Sunday, August 16, 2009

Mad science: The scientific implications of drooling slasher fans.



An article in
Psychology Today discusses an a psych research experiment that used Jason Voorhees's mom as it's stimuli:

Sensation seekers are also particularly drawn to pornographic and horror films. In one study, subjects viewed a 20-minute segment of Friday the 13th. Sensation-seeking people didn't just enjoy the movie more; they actually salivated more, indicating higher levels of alertness and cognitive processing.


Measuring drool might sound like a surreal way to measure attention, but the link has long been exploited by experimental psychologists. The famous drooling dogs in Pavlov's experiments were not drooling out of hunger, but rather from increased levels of attention. On hearing the bell, they began actively searching for other signs that food would be coming. In theory, they could have been trained to associate the bell with walks or petting and they still would have shown spikes in salivation.


The context for the experiment is the idea that certain cultural products appeal to certain personality types. The hypothesis is that fans of horror and porn are "extroverts—lively, active, social people who crave sensory excitement in the art they seek out. You don't have to be a sensation seeker to be an extrovert, but it helps. 'They're bored without high levels of stimulation,' explains Gosling. 'They love the bright lights and hustle and bustle, and they like to take risks and seek thrills.'"


Honestly, I'm not sure I dig this particular hypothesis. I've got two separate, but related, objections. First, the thrill-hunter model seems to best explain the impact of watching a slasher movie in a decontextualized, one-off way. Slasher fans, I find, watch tons of the stuff and, in my experience, value it as much for its formulaic monotony as for the pleasurable shock of emotion. They enjoy the thrill, but aren't big on risk. I mean, c'mon: Can we all agree that the moment it becomes a wallpaper theme, something has officially become not dangerous?

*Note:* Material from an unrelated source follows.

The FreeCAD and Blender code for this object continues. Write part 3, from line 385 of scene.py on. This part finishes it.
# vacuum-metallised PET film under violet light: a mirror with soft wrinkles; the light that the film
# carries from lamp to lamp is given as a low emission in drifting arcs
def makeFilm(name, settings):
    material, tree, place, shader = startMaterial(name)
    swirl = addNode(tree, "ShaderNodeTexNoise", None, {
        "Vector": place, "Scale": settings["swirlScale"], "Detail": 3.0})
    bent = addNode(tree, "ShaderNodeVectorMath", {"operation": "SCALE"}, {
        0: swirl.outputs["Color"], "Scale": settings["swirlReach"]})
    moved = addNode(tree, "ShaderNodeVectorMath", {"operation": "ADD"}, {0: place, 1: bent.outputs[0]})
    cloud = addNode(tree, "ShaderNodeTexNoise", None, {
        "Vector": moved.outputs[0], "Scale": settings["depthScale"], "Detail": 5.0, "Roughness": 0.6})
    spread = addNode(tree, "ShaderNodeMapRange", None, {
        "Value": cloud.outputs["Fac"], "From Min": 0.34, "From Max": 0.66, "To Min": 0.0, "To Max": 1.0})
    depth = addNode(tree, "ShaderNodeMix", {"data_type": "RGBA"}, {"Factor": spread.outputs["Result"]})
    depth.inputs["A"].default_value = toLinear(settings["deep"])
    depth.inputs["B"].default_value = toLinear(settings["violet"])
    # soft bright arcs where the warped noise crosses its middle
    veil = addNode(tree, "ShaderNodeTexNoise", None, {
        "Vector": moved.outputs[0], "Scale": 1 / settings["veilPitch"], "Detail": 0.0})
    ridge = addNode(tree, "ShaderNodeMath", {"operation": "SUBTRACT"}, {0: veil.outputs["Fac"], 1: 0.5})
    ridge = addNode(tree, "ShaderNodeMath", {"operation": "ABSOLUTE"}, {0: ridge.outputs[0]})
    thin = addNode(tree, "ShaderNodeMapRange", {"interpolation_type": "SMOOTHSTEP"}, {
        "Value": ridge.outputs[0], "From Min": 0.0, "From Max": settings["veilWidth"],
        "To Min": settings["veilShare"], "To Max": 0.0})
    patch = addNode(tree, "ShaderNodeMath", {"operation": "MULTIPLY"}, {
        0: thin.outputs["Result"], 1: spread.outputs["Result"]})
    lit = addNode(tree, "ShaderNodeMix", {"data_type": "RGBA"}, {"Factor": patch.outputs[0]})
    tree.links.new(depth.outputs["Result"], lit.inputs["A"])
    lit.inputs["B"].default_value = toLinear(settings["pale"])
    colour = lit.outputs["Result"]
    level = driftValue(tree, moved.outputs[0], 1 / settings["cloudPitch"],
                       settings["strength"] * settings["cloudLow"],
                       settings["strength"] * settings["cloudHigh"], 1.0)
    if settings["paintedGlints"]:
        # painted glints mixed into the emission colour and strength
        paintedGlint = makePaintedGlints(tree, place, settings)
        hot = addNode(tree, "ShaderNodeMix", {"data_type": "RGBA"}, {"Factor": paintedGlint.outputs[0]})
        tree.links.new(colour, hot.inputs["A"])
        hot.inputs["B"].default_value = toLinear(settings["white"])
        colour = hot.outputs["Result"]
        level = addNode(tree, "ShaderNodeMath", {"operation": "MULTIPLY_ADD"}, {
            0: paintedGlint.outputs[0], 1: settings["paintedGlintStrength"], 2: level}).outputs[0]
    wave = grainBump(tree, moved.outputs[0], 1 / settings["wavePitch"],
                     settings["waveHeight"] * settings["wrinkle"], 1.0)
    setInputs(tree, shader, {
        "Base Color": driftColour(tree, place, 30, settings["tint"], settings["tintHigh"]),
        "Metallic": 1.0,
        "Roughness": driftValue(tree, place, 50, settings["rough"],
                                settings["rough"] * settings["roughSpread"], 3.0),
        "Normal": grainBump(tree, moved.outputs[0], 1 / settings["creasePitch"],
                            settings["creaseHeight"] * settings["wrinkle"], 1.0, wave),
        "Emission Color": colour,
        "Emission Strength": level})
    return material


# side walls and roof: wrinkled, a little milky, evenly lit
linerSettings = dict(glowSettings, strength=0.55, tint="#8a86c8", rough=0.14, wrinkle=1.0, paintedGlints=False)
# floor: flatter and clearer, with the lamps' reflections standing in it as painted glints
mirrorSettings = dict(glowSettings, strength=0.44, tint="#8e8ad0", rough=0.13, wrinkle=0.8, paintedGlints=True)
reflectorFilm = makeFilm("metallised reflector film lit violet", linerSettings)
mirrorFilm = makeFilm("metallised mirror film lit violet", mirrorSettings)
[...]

Slasher fans are hardly alone in this. Most horror fans, when it comes to the form and content of their favorite genre, approach works with a profound conservatism. Despite rhetoric about the desperate need for originality and innovation, fans support the general trend of remakes and rip-offs by voting with their dollars. When asked to produce "best of" lists, remakes and franchise flicks regularly appear in higher spots. There are thrill-junkies, of course, and people who want novelty for its own sake, but the characterization of horror fans as craving innovation ignores the same-but-different quality of most horror films.

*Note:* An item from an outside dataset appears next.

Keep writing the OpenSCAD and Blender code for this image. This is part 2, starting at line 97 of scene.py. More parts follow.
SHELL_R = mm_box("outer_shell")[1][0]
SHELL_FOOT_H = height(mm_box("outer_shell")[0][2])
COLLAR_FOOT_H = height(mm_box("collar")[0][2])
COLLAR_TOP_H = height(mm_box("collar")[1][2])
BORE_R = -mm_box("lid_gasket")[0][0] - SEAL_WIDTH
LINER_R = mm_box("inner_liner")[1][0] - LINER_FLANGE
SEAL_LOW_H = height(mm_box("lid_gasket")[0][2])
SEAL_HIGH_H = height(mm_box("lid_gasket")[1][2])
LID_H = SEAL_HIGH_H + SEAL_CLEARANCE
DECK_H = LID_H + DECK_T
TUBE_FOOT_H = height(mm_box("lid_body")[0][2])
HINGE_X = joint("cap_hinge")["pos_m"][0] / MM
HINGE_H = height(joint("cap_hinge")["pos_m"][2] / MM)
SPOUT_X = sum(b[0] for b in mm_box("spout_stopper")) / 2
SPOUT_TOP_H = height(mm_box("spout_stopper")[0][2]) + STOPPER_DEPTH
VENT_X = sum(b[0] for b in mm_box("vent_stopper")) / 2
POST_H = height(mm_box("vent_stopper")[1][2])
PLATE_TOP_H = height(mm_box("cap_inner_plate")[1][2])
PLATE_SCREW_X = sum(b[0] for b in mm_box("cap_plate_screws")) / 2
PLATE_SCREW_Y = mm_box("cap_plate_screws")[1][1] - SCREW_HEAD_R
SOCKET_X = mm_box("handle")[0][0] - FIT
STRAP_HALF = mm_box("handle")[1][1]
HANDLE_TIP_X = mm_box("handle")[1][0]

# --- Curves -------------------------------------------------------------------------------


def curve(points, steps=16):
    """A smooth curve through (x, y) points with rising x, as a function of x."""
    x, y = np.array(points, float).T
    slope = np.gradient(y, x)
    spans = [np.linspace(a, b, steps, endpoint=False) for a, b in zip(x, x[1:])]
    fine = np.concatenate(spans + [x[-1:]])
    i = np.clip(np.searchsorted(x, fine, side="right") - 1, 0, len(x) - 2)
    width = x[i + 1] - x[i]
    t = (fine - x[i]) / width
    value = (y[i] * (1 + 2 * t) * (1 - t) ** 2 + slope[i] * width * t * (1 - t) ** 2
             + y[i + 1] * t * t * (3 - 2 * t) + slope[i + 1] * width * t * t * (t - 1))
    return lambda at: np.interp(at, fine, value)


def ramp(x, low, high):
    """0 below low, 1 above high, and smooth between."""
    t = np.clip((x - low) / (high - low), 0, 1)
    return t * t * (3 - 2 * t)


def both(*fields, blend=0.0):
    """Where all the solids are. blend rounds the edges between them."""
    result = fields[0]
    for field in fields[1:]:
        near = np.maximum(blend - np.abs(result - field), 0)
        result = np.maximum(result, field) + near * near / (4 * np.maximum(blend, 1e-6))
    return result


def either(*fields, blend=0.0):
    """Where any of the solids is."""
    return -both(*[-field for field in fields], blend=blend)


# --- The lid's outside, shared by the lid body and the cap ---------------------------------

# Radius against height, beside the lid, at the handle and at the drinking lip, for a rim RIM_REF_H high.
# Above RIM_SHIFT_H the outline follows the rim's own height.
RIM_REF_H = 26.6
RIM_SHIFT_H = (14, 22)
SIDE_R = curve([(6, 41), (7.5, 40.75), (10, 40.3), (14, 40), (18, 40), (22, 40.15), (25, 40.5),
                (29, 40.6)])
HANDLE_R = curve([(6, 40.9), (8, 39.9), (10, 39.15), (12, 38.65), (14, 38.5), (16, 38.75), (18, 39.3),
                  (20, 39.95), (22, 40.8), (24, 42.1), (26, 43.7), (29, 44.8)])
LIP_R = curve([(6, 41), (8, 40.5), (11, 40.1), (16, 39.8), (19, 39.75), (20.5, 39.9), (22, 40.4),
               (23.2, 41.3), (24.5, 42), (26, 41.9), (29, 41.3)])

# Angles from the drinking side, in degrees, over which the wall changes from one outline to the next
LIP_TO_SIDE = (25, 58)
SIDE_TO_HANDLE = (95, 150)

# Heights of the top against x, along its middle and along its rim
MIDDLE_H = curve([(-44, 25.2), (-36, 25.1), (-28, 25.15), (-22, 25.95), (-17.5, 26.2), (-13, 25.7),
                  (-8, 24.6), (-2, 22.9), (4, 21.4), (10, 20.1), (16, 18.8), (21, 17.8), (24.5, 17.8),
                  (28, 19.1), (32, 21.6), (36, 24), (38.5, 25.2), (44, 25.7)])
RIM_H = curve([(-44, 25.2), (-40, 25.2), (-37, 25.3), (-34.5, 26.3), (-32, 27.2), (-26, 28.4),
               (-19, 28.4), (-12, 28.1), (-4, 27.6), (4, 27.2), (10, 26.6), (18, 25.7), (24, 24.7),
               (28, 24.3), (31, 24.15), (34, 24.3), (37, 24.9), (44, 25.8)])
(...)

Which brings us to the dubious link between horror and porn. Though I've always been fond of the "body genres" theory that proposes a link between horror and porn as the two genres that aim for the gut and not the mind, we have to admit that it’s a pretty shaky premise. Sure the shriek of the horror fan and the orgasm of the porn watcher are obvious signs of the physical impact of the films they're watching; but what about the sobs of the person watching a tear-jerker (even the description implies the almost involuntary physical response these films are meant to evoke) or the gut-level thrill one gets from watching an action movie? It also assume there's no intellectual angle to horror films, which is a more haughty way of restating the intellectually-lazy canard that some films, especially those featuring sensational levels of violence, aren't really about anything other than violence. For example, I find most slasher flicks dumb as can be. However, it would be bullshit for me to pretend that many very intelligent folks have teased out all manner of themes and insights from the very same films. More over, it ignores the difference in reception. Horror fans, as mentioned above, create best of lists, debate narrative details, argue the relative values of works, and otherwise engage their favorite works in way that are still relatively rare in world of porn consumption. Whatever the similarities between the genres, there are crucial differences that, in my amateur opinion, make their easy conflation dubious.

3 comments:

Ms Harker said...

Ahhh psychologists pseudo scienctists with bodily fluids! The response to horror is mostly involuntary which is where the thrill lies, the 'response' to porn needs a bit of work, grunt if you will, much less of a thrill, I would imagine. There in lies a simple yet crude difference between the 'body' and the horror genres.

www.musingcontinuum.com

Paul said...

Seems reasonably obvious to me that the genre with the closest relationship to horror is comedy. The laugh and the scare are involuntary reactions, and who hasn't been momentarily amused or scared by a bad movie? The fans, likewise, will sit through a terrible Adam Sandler (or Woody Allen or Steve Martin) in hope of finding one fresh gag, set-up or look, in much the same way as a Jason fan will watch Friday 13th Part 13, while happily admitting it's a bunch of reheated crap, because they get the memory of previous scares in the interstices of the frames (or as you say, just to enjoy the predictability).

Finally, the main similarity is that you can't fake a laugh or a scream. And why on earth would you want to?